### Problem description
Repeat exactly the stretch of lines from the line containing "name] = hv_cap(side)" through the line containing "nodes[node].hide_render = nodes[node].hide_viewport", both included, and nothing else.

### Given data
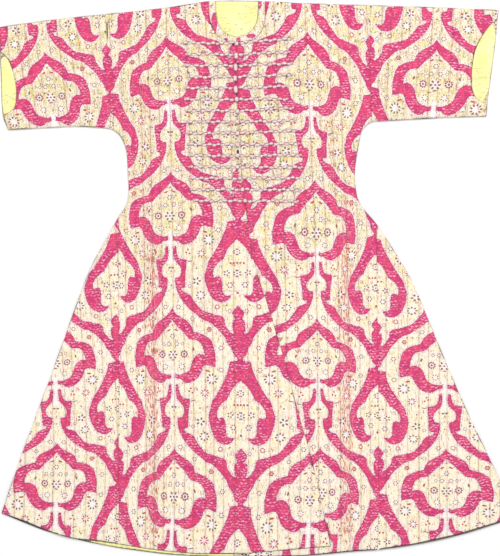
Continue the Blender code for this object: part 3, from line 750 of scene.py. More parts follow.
def give(mesh, name, values, domain="POINT"):
    """An attribute of the mesh: a number or a vector for each point or corner."""
    values = np.asarray(values, np.float32)
    kind, field = ("FLOAT_VECTOR", "vector") if values.ndim > 1 else ("FLOAT", "value")
    mesh.attributes.new(name, kind, domain).data.foreach_set(field, values.ravel())


def dress(piece, material, node):
    """Give a piece its material and have it stand in for its node."""
    piece.data.materials.append(material)
    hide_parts(node)


def in_ring(places, ring):
    """Whether each place lies inside the ring, quicker where most places are far from it."""
    keep = ((places > ring.min(0)) & (places < ring.max(0))).all(1)
    keep[keep] = inside(places[keep], ring)
    return keep


def pattern_edges(lay, ring, outline):
    """The crimson outlines that fall inside the ring, as points and the links between them."""
    wide, down = lay.to_chart(*lay.to_panel(*to_units(ring)))
    repeat = 2 * HALF_REPEAT
    columns = range(math.floor(wide.min() / repeat) - 1, math.ceil(wide.max() / repeat) + 2)
    rows = range(math.floor(down.min() / REPEAT) - 2, math.ceil(down.max() / REPEAT) + 1)
    points, links, total = [np.zeros((0, 2))], [], 0
    for line, column, side, row in itertools.product(CHART.outlines, columns, (-1, 1), rows):
        copy = line * (side, 1) + (repeat * column, REPEAT * row)
        if (copy[:, 0].max() < wide.min() or copy[:, 0].min() > wide.max()
                or copy[:, 1].max() < down.min() or copy[:, 1].min() > down.max()):
            continue
        places = to_metres(*lay.from_panel(*lay.from_chart(copy[:, 0], copy[:, 1])))
        keep = in_ring(places, ring)
        keep[keep] = distance_to_ring(places[keep], outline) >= EDGE_MARGIN
        number = np.cumsum(keep) - 1 + total
        jump = np.linalg.norm(np.diff(places, axis=0), axis=1) < LONGEST_LINK
        joined = keep[:-1] & keep[1:] & jump
        links.extend(zip(number[:-1][joined].tolist(), number[1:][joined].tolist()))
        points.append(places[keep])
        total += int(keep.sum())
    return np.vstack(points), links


def grid_points(name, outline, ring, step):
    """A grid between the lines of stitches, clear of the edges, and a point in every corner."""
    lay, lines, unit_step = LAYS[name], LINES[name], step / UNIT
    across, height = lay.to_panel(*to_units(ring))
    ends = [across.min() - 2, *lines, across.max() + 2]
    columns = []
    for start, end in zip(ends, ends[1:]):
        count = max(2, round((end - start) / unit_step))
        columns.extend(start + (end - start) * np.arange(count) / count)
    columns = np.array(columns)
    columns = columns[(columns > across.min() - 2) & (columns < across.max() + 2)]
    rows = np.arange(height.min() - 2, height.max() + 2, unit_step)
    across, height = np.meshgrid(columns, rows)
    height = height + (np.arange(len(columns)) % 2) * unit_step / 2
    across, height = across.ravel(), height.ravel()
    places = to_metres(*lay.from_panel(across, height))
    keep = in_ring(places, ring)
    places, across, height = places[keep], across[keep], height[keep]
    keep = distance_to_ring(places, outline) > step * 0.45
    keep &= np.abs(CHART.distance(*lay.to_chart(across, height))) > 0.42 * unit_step
    return np.vstack([places[keep], grown(outline, -0.4 * step)[is_corner(outline)]])


def triangulated(ring, loose, links=()):
    """The ring filled with triangles that use the loose points and keep the links between them:
    points, triangles, the ring's numbers among the points, and what each point came from."""
    base = len(ring)
    result = delaunay_2d_cdt(
        [Vector(place) for place in np.vstack([ring, loose]).tolist()],
        [(base + start, base + end) for start, end in links], [list(range(base))], 1, 1e-7, True)
    flat = np.array([tuple(place) for place in result[0]])
    faces = np.array([face for face in result[2] if len(face) == 3])
    faces = faces[inside(flat[faces].mean(1), ring)]
    signed = np.cross(flat[faces[:, 1]] - flat[faces[:, 0]], flat[faces[:, 2]] - flat[faces[:, 0]])
    faces[signed < 0] = faces[signed < 0][:, ::-1]
    where = {original: number for number, source in enumerate(result[3]) for original in source}
    return flat, faces, np.array([where[number] for number in range(base)]), result[3]


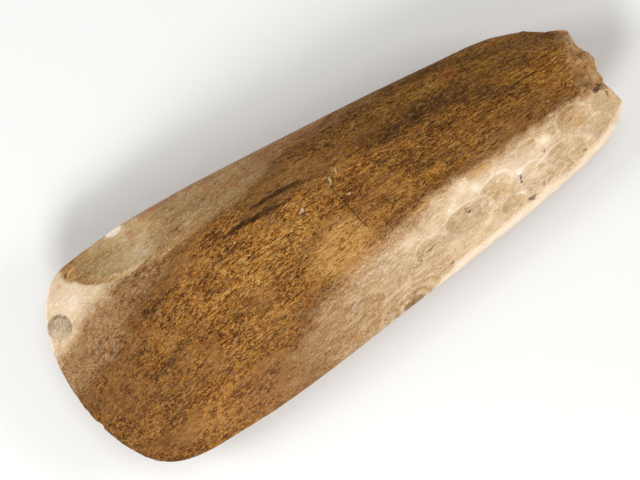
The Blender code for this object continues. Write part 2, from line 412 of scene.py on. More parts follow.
# Grooves and cracks: points, width and depth
GROOVES = (
    (((60.5, 15.1), (67.7, 15.7), (75.1, 14.9), (83.3, 14.4)), 1.4, 0.8),
    (((71.3, 17.9), (77.5, 18.2), (83.5, 17.9), (89.3, 17.4)), 1, 0.6),
    (((49.9, 9.1), (55.2, 10.3), (59.4, 11.7), (64.6, 11.8)), 0.4, 0.3),
    (((120.6, 15.6), (127, 15.6), (134.8, 15)), 0.5, 0.35),
    (((116.1, 1.6), (124, 2.4), (134.5, 1.9)), 0.5, 0.35),
    (((141.4, -22), (143.4, -22.5), (145.4, -22.3)), 0.9, 0.5),
    (((145.6, -22.5), (151, -21.8), (158, -20.5), (164, -19.4)), 0.25, 0.18),
    (((131, -24), (136, -22.8), (141, -22.1)), 0.25, 0.18),
    (((136.7, -18.8), (144, -19.2), (152.7, -18.9)), 0.2, 0.14),
    (((74, -22), (76.5, -17.5), (77.5, -13)), 0.2, 0.12),
    (((84, -20.5), (88, -17.5), (90, -13.5)), 0.2, 0.12),
    (((102.6, -20.8), (107.5, -19.2), (112.8, -18.6)), 0.36, 0.3),
    (((104.5, -18.7), (107.8, -17.4)), 0.3, 0.26),
    (((81, -22.7), (82.2, -20.6), (84.9, -19.7)), 0.34, 0.26),
)
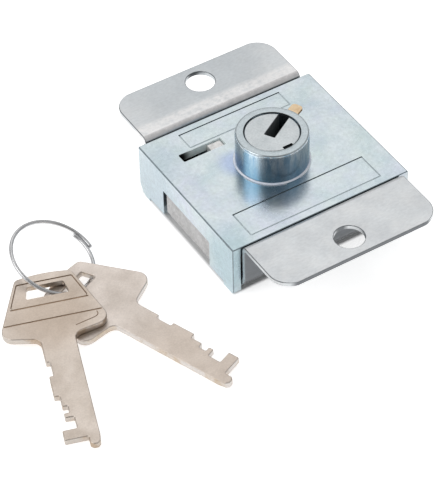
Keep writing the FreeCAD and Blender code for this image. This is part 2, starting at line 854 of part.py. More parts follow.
if __name__ == "__main__":
    os.makedirs("parts", exist_ok=True)
    for node, shape in all_parts().items():
        shape.exportStep("parts/%s.step" % node)
        print("%-18s solids %d  volume %9.2f  valid %s" % (node, len(shape.Solids), shape.Volume, shape.isValid()))
    print("throw %.3f" % throw)
    for index in range(lever_count):
        print("lever %d swing %.3f leaf %.3f" % (index + 1, lever_swing(index), leaf_swing(index)))
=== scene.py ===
"""Boxed garage door lock with two flat keys on a wire ring, dressed for a studio picture.

All shape sizes are in millimetres in the part's own frame: +Z out of the lock's face, the
barrel's axis at the origin, the ears' front faces at height 0, and the table at height -16.9.
"""

import math

import bmesh
import bpy
import numpy as np
from mathutils import Matrix, Vector


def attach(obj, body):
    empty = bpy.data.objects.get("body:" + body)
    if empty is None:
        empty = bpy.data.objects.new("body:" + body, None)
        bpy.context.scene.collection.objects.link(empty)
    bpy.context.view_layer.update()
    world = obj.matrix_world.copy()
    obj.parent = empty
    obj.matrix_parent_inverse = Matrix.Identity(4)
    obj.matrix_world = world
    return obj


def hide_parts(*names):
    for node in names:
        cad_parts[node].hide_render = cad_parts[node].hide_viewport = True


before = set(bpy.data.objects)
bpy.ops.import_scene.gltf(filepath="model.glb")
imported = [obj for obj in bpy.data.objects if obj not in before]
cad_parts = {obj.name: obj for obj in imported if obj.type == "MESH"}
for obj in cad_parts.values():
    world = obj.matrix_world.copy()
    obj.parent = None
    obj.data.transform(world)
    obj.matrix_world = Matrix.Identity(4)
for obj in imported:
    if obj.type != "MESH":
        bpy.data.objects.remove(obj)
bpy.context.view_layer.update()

MM = 0.001

# Heights
face_z = -0.9          # the cover's face
ceiling_z = -3.4       # the inner side of that face
table_z = -16.9        # the table, and the cover's feet on it
base_low_z = -15.8     # the back of the frame's base
base_top_z = -14.5     # the inner side of the base

# How far cutters stand past an open edge of what they cut, and above or below a face
past_edge = 2.0
past_face = 1.0

# Cover
cover_half_x = 27.05
cover_half_y = 23.3
cover_wall = 2.5
foot_length = 4.8
near_bevel = 0.9                       # at the heels of the near feet
far_heel = 4.2                         # radius at the heels of the far feet
bolt_window = (-11.7, 11.2, -7.3)      # near end, far end and top
inspection_slot = (-19.85, -6.95, 11.6, 14.5)                  # left, right, near and far edge
stamped_frames = ((15.9, 15.2, 21.3), (20.1, -21.1, -12.0))    # half width, near and far edge

# Frame
frame_half = 24.45
sheet = 1.3
wall_middle_y = 24.25
ear_end_y = 42.0
ear_hole_y = 35.75
ear_hole_radius = 4.05
ear_corner = 6.0
ear_bend = 1.15                        # radii in the sheet's middle
base_bend = 4.35
pillar_x, pillar_y = 21.15, 17.5
screw_neck, screw_head = 1.55, 2.75    # radii of a back screw's sink, inside and outside
rivets = ((-7.5, -12.3, 1.1), (12.5, -12.3, 1.1), (18.0, 12.5, 1.1), (9.5, 19.0, 0.7))    # x, y, radius

# Barrel, with its brass tab
boss_radius = 9.75
boss_top_z = 8.8
bore_radius = 7.4
spigot_radius = boss_radius - 0.9      # the collar's neck in the cover's hole
foot_cove, foot_lip = 0.55, 0.15
rim_round, mouth_round = 0.6, 0.25
tool_line_drop = 0.75
tab_top_z = boss_top_z - 1.5
tab_thick, tab_half, tab_reach = 0.8, 1.6, 4.1
tab_angle = 27.0

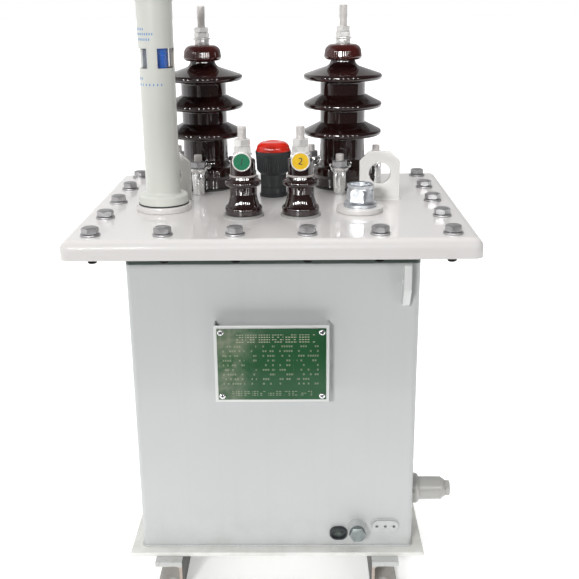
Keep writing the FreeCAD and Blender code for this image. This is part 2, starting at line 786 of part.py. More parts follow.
def all_parts():
    left_right = (("left", -1), ("right", 1))
    parts = {"base_plate": base_plate(),
             "tank_front_shell": tank_shell(-1),
             "tank_back_shell": tank_shell(1),
             "tank_flange": tank_flange(),
             "tank_hooks": tank_hooks(),
             "cover_gasket": cover_gasket(),
             "cover": cover(),
             "hv_gaskets": Part.makeCompound([hv_gasket(-1), hv_gasket(1)]),
             "lv_gaskets": Part.makeCompound([lv_gasket(-1), lv_gasket(1)]),
             "tap_changer_body": tap_changer_body(),
             "tap_changer_cap": tap_changer_cap(),
             "gauge_seat": gauge_seat(),
             "gauge_gasket": gauge_gasket(),
             "gauge_tube": gauge_tube(),
             "gauge_glass": gauge_glass(),
             "gauge_float": gauge_float(),
             "gauge_cap": gauge_cap(),
             "filler_pad": filler_pad(),
             "filler_plug": filler_plug(),
             "nameplate_bracket": nameplate_bracket(),
             "nameplate": nameplate(),
             "drain_boss": drain_boss(),
             "drain_plug": drain_plug(),
             "earth_terminal_cap": earth_cap(),
             "oval_plate": oval_plate(),
             "outlet_pipe": outlet_pipe(),
             "outlet_plug": outlet_plug()}
    for name, side in left_right:
        parts["base_foot_" + name] = base_foot(side)
        parts["lifting_lug_" + name] = lifting_lug(side)
        parts["hv_bushing_" + name] = hv_bushing(side)
        parts["hv_cap_" + name] = hv_cap(side)
        parts["hv_clamps_" + name] = hv_clamps(side)
        parts["hv_terminal_" + name] = hv_terminal(side)
        parts["lv_bushing_" + name] = lv_bushing(side)
        parts["lv_cap_" + name] = lv_cap(side)
        parts["lv_terminal_" + name] = lv_terminal(side)
        parts["phase_tag_" + name] = phase_tag(side)
    return parts


def main():
    os.makedirs("parts", exist_ok=True)
    parts = all_parts()
    for name, shape in parts.items():
        if not shape.isValid() or shape.Volume <= 0:
            raise ValueError(name + " is not a sound solid")
        shape.exportStep("parts/" + name + ".step")
        print(name, len(shape.Solids), "solid(s)", round(shape.Volume), "mm3")
    print(len(parts), "parts")


main()
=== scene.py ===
import math

import bmesh
import bpy
from mathutils import Matrix, Vector


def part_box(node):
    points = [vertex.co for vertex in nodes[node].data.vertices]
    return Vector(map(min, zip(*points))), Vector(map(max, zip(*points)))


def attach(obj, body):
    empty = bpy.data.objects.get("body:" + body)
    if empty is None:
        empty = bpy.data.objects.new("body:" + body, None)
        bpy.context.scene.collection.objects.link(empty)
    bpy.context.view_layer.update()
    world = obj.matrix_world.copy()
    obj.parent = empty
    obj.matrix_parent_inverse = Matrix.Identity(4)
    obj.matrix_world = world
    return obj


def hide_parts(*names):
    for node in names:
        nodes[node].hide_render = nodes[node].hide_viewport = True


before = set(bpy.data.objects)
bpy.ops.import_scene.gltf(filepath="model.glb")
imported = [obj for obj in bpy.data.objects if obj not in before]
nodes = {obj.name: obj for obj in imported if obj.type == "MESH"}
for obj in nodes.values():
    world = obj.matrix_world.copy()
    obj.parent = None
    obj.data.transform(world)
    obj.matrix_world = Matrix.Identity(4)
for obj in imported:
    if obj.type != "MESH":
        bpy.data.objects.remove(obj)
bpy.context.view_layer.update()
mm = 0.001
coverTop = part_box("cover")[1].z
print("frame loaded:", len(nodes), "nodes")


class Value:
    # one socket, with arithmetic that adds Math nodes
    def __init__(self, tree, socket):
        self.tree = tree
        self.socket = socket

    def math(self, operation, *others):
        return self.tree.node("ShaderNodeMath", {"operation": operation}, [self, *others])

    def __add__(self, other):
        return self.math("ADD", other)

    def __mul__(self, other):
        return self.math("MULTIPLY", other)

    def __sub__(self, other):
        return self.math("SUBTRACT", other)

    def __rsub__(self, other):
        return self.tree.node("ShaderNodeMath", {"operation": "SUBTRACT"}, [other, self])

    def __truediv__(self, other):
        return self.math("DIVIDE", other)

    def __gt__(self, other):
        return self.math("GREATER_THAN", other)

    def __lt__(self, other):
        return self.math("LESS_THAN", other)

    __radd__ = __add__
    __rmul__ = __mul__

    def out(self, name):
        return Value(self.tree, self.socket.node.outputs[name])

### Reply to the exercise
        parts["hv_cap_" + name] = hv_cap(side)
        parts["hv_clamps_" + name] = hv_clamps(side)
        parts["hv_terminal_" + name] = hv_terminal(side)
        parts["lv_bushing_" + name] = lv_bushing(side)
        parts["lv_cap_" + name] = lv_cap(side)
        parts["lv_terminal_" + name] = lv_terminal(side)
        parts["phase_tag_" + name] = phase_tag(side)
    return parts


def main():
    os.makedirs("parts", exist_ok=True)
    parts = all_parts()
    for name, shape in parts.items():
        if not shape.isValid() or shape.Volume <= 0:
            raise ValueError(name + " is not a sound solid")
        shape.exportStep("parts/" + name + ".step")
        print(name, len(shape.Solids), "solid(s)", round(shape.Volume), "mm3")
    print(len(parts), "parts")


main()
=== scene.py ===
import math

import bmesh
import bpy
from mathutils import Matrix, Vector


def part_box(node):
    points = [vertex.co for vertex in nodes[node].data.vertices]
    return Vector(map(min, zip(*points))), Vector(map(max, zip(*points)))


def attach(obj, body):
    empty = bpy.data.objects.get("body:" + body)
    if empty is None:
        empty = bpy.data.objects.new("body:" + body, None)
        bpy.context.scene.collection.objects.link(empty)
    bpy.context.view_layer.update()
    world = obj.matrix_world.copy()
    obj.parent = empty
    obj.matrix_parent_inverse = Matrix.Identity(4)
    obj.matrix_world = world
    return obj


def hide_parts(*names):
    for node in names:
        nodes[node].hide_render = nodes[node].hide_viewport = True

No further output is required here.